阪神岩田は新生タイガースに唯一残る前時代のノスタルジー
阪神のベテラン・岩田稔が15日のウエスタン・リーグ広島戦で今季初先発を務めた。結果は3回2安打無失点の好投。低めの変化球を打たせて内野ゴロに仕留める老獪な投球は健在だった。
それにしても、現在セ・リーグ首位を走る阪神において、二軍戦に先発する岩田の姿にはどこかノスタルジックな感傷があった。なにしろ一軍の主力選手のほとんどは金本知憲監督時代以降に入団した生え抜きの20代。
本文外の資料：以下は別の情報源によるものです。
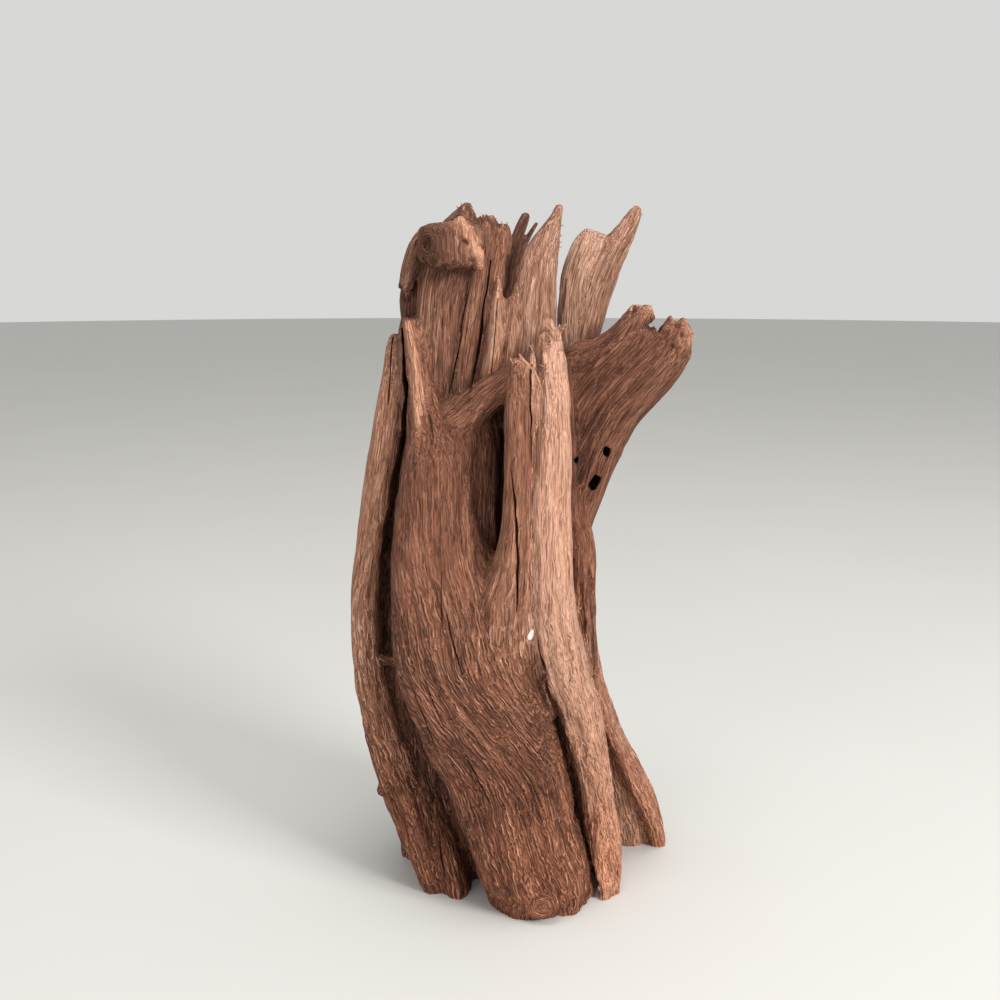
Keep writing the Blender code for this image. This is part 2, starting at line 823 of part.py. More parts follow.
def sweep(shape, stations, squareness=2.0, ridge=1.0, seed=0.0):
    """Adds a closed strand to shape, swept through its stations, with ridges along the grain."""
    rows = spaced(stations)
    sides = min(72, max(14, round(2 * math.pi * max(max(row[3], row[4]) for row in rows) / STEP)))
    rings = []
    for i, row in enumerate(rows):
        centre = Vector(row[:3])
        ahead = Vector(rows[min(i + 1, len(rows) - 1)][:3])
        behind = Vector(rows[max(i - 1, 0)][:3])
        along = (ahead - behind).normalized()
        across = (Vector((1, 0, 0)) - along * along.x).normalized()
        inward = along.cross(across)
        half_width, half_depth = max(row[3], 0.25), max(row[4], 0.25)
        ring = []
        reach = min(half_width, half_depth)
        for k in range(sides):
            turn = math.tau * k / sides
            c, s = math.cos(turn), math.sin(turn)
            out = (abs(c) ** squareness + abs(s) ** squareness) ** (-1 / squareness)
            spot = Vector((c * 2.2 + seed, s * 2.2, centre.z / 50))
            furrow = max(0, 1 - 5 * abs(noise.noise(spot * 1.7))) * min(FURROW / reach, 0.1)
            out *= 1 + ridge * (RIDGE * noise.noise(spot) - furrow)
            place = centre + across * (c * out * half_width) + inward * (s * out * half_depth)
            ring.append(shape.verts.new(place * UNIT))
        rings.append(ring)
    for low, high in zip(rings, rings[1:]):
        for k in range(sides):
            n = (k + 1) % sides
            shape.faces.new((low[k], low[n], high[n], high[k]))
    shape.faces.new(reversed(rings[0]))
    shape.faces.new(rings[-1])


def torn_tips(stations, count, draw):
    """Stations of the short slivers that a torn end leaves standing, spread over the strand's last section."""
    x, y, z, half_width, half_depth = stations[-1]
    way = (Vector(stations[-1][:3]) - Vector(stations[-2][:3])).normalized()
    across = (Vector((1, 0, 0)) - way * way.x).normalized()
    inward = way.cross(across)
    slivers = []
    for i in range(count):
        share = (i + 0.5) / count * 2 - 1
        root = Vector((x, y, z)) + across * (share * 0.8 * half_width)
        root += inward * (draw.uniform(-0.5, 0.5) * half_depth)
        width = max(0.55, 0.9 * half_width / count)
        depth = max(0.7, 0.35 * half_depth)
        reach = draw.uniform(0.9, 2.6)
        slivers.append(
            (
                (*(root - way * 3), width, depth),
                (*root, width, depth),
                (*(root + way * reach), 0.6 * width, 0.6 * depth),
                (*(root + way * (reach + 1.2)), 0.35, 0.35),
            )
        )
    return slivers


def grown_wood(collection):
    """All strands and torn slivers, grown together into one closed body."""
    draw = random.Random(7)
    shape = bmesh.new()
    for number, strand in enumerate(STRANDS.values()):
        style = dict(strand)
        stations = style.pop("stations")
        tips = style.pop("tips", 0)
        sweep(shape, stations, seed=number * 3.7, **style)
        for sliver in torn_tips(stations, tips, draw):
            sweep(shape, sliver, ridge=0)
    wood = new_object("driftwood", shape, collection)
    remesh = wood.modifiers.new("grow together", "REMESH")
    remesh.mode = "VOXEL"
    remesh.voxel_size = VOXEL
    apply_modifiers(wood)
    return wood


def blades(collection):
    """The cutters: a thin blade for each cleft and crack, and a bent oval rod for each worm hole."""
    for name, stations in CUTS.items():
        shape = bmesh.new()
        sweep(shape, stations, squareness=1.6, ridge=0)
        hide(new_object(name, shape, collection))
    for number, (mouth, inwards, half_width, half_height, depth) in enumerate(HOLES):
        shape = bmesh.new()
        bmesh.ops.create_cone(
            shape, cap_ends=True, segments=12, radius1=UNIT, radius2=UNIT * 0.8, depth=depth * UNIT
        )
        along = Vector(inwards).normalized()
        turned = along.to_track_quat("Z", "Y").to_matrix().to_4x4()
        size = Matrix.Diagonal((half_width, half_height, 1, 1))
        place = Matrix.Translation((Vector(mouth) + along * depth * 0.3) * UNIT)
        bmesh.ops.transform(shape, matrix=place @ turned @ size, verts=shape.verts)
        hide(new_object(f"worm_hole_{number}", shape, collection))


def new_object(name, shape, collection):
    """A mesh object made from a bmesh, with its faces pointing outwards."""
    bmesh.ops.recalc_face_normals(shape, faces=shape.faces)
    mesh = bpy.data.meshes.new(name)
    shape.to_mesh(mesh)
    shape.free()
    obj = bpy.data.objects.new(name, mesh)
    collection.objects.link(obj)
    return obj


def hide(obj):
    """Keeps a cutter out of the render."""
    obj.hide_render = True
    obj.display_type = "WIRE"


def apply_modifiers(obj):
    """Replaces an object's mesh by what its modifiers make of it."""
    bpy.context.view_layer.update()
    evaluated = obj.evaluated_get(bpy.context.evaluated_depsgraph_get())
    mesh = bpy.data.meshes.new_from_object(evaluated)
    obj.modifiers.clear()
    obj.data = mesh


def keep_largest(obj):
    """Drops loose scraps and sealed hollows: every shell but the one with the most faces."""
    shape = bmesh.new()
    shape.from_mesh(obj.data)
    shape.faces.ensure_lookup_table()
    left, shells = set(shape.faces), []
    while left:
        seed = left.pop()
        shell, front = {seed}, [seed]
        while front:
            face = front.pop()
            for edge in face.edges:
                for near in edge.link_faces:
                    if near in left:
                        left.discard(near)
                        shell.add(near)
                        front.append(near)
        shells.append(shell)
    shells.sort(key=len)
    for shell in shells[:-1]:
        bmesh.ops.delete(shape, geom=list(shell), context="FACES")
    shape.to_mesh(obj.data)
    shape.free()


def wear_smooth(obj):
    """Softens the seams between the strands below the crown, and leaves the splinters sharp."""
    worn = obj.vertex_groups.new(name="worn")
    for vertex in obj.data.vertices:
        weight = min(1, max(0, (CROWN_FOOT - vertex.co.z / UNIT) / 12))
        if weight > 0:
            worn.add([vertex.index], weight, "REPLACE")
    soften = obj.modifiers.new("worn smooth", "SMOOTH")
    soften.factor = 0.5
    soften.iterations = 5
    soften.vertex_group = "worn"
    apply_modifiers(obj)
    obj.vertex_groups.clear()


def drop_flaps(obj):
    """Drops the few single faces that thinning leaves hanging on an edge of the closed surface."""
    shape = bmesh.new()
    shape.from_mesh(obj.data)
    flaps = [face for face in shape.faces if any(edge.is_boundary for edge in face.edges)]
    while flaps:
        bmesh.ops.delete(shape, geom=flaps, context="FACES")
        flaps = [face for face in shape.faces if any(edge.is_boundary for edge in face.edges)]
    shape.to_mesh(obj.data)
    shape.free()


def saw_level(obj):
    """Cuts the feet off at ground height and closes the cut, so that the wood stands on flat faces."""
    shape = bmesh.new()
    shape.from_mesh(obj.data)
    geometry = [*shape.verts, *shape.edges, *shape.faces]
    cut = bmesh.ops.bisect_plane(
        shape, geom=geometry, plane_co=(0, 0, 0), plane_no=(0, 0, -1), clear_outer=True
    )
    rim = [e for e in cut["geom_cut"] if isinstance(e, bmesh.types.BMEdge)]
    bmesh.ops.holes_fill(shape, edges=rim, sides=0)
    bmesh.ops.triangulate(shape, faces=[f for f in shape.faces if len(f.verts) > 3])
    bmesh.ops.recalc_face_normals(shape, faces=shape.faces)
    shape.to_mesh(obj.data)
    shape.free()


def centre_on_origin(obj):
    """Moves the mesh sideways until its bounding box stands centred on the origin."""
    points = [vertex.co for vertex in obj.data.vertices]
    middle = [(min(p[i] for p in points) + max(p[i] for p in points)) / 2 for i in range(2)]
    obj.data.transform(Matrix.Translation((-middle[0], -middle[1], 0)))


def give_colour(obj):
    """The material of the wood."""
    material = bpy.data.materials.new("driftwood")
    material.use_nodes = True
    shader = material.node_tree.nodes["Principled BSDF"]
    shader.inputs["Base Color"].default_value = WOOD_COLOUR
    shader.inputs["Roughness"].default_value = WOOD_ROUGHNESS
    shader.inputs["Metallic"].default_value = 0.0
    obj.data.materials.clear()
    obj.data.materials.append(material)


def main():
    for obj in list(bpy.data.objects):
        bpy.data.objects.remove(obj)
    scene = bpy.context.scene
    sculpture = bpy.data.collections.new("driftwood sculpture")
    cutters = bpy.data.collections.new("cutters")
    scene.collection.children.link(sculpture)
    scene.collection.children.link(cutters)
    wood = grown_wood(sculpture)
    wear_smooth(wood)
    blades(cutters)
    for cutter in cutters.objects:
        cut = wood.modifiers.new(cutter.name, "BOOLEAN")
        cut.operation = "DIFFERENCE"
        cut.object = cutter
        cut.solver = "MANIFOLD"  # both are closed, and EXACT takes four times as long on this many faces
    apply_modifiers(wood)
    keep_largest(wood)
    thin = wood.modifiers.new("fewer faces", "DECIMATE")
    thin.ratio = TRIANGLES / (2 * len(wood.data.polygons))
    apply_modifiers(wood)
    drop_flaps(wood)
    saw_level(wood)
    centre_on_origin(wood)
    give_colour(wood)


main()
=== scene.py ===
"""Driftwood sculpture: the weathered wood that shows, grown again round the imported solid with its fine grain.

The solid's strands, clefts and worm holes are drawn here again in table units, 190 of them to its height.
Three things differ from the solid: the hidden boards have stronger ridges, the crown's right crack is
thinner, and the main worm hole slants. The strands are swept finely, grown together, cut, and given furrows
that follow each strand's own grain. Torn fibres, a pale chip, the floor, the lights and the camera follow.
"""

import math
import random
from contextlib import contextmanager

import bmesh
import bpy
import numpy as np
from mathutils import Matrix, Vector, noise
from mathutils.bvhtree import BVHTree
from mathutils.kdtree import KDTree


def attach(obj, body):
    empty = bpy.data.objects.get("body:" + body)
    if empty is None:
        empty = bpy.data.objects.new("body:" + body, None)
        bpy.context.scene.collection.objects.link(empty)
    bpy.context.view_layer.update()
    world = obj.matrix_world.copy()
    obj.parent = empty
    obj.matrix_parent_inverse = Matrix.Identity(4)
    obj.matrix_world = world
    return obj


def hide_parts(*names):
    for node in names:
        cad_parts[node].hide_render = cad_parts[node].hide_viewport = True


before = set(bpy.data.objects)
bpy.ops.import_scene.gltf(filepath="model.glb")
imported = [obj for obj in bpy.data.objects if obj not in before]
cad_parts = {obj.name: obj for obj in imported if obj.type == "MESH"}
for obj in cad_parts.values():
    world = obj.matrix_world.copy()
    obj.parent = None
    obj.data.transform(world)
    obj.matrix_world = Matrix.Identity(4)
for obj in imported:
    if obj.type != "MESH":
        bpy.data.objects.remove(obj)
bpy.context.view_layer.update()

UNIT = 0.001  # one table unit in metres

# Fineness of the visible wood, in table units.
STEP = 1.4  # along a strand and round it
FIRST_VOXEL = 0.55  # while the clefts are cut
VOXEL = 0.4  # while the grain is raised
MOST_TRIANGLES = 190000
RIDGE = 0.09  # height of a strand's own ridges, as a share of its radius
FURROW = 0.8  # depth of the furrows between them
THIN_CRACK = 0.6  # half width of the cracks that are cut again, sharply, once the grain is raised
SHORTEST_EDGE = 5e-4  # shorter ones are dissolved once the feet are sawn off
SHARPEST_TURN = math.radians(50)  # between two faces that are still shaded as one surface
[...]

近年のドラフトの成功と、それによる若返りこそがチーム強化の大きな要因である中で、プロ16年目、37歳の左腕がマウンドに立ったのだ。
若いころの岩田といえば、2000年代後期から10年代中期にかけて先発ローテの一角を担った技巧派サウスポーだった。井川慶、能見篤史、メッセンジャーといった時のエースの陰に隠れて決して目立つタイプではなかったが、防御率は常に2点台~3点台という妙な安定感が売りだった。
特にナゴヤドームでの中日戦には強く、当時の中日打線は岩田の微動するボールに手を焼いてゴロの山を築いていた印象がある。それでも勝ち運がないものだから、投手戦の末に「0―1」とか「1―2」とかで敗戦投手になることが多かったのも思い出深い。09年のWBC日本代表に選ばれたのがハイライトか。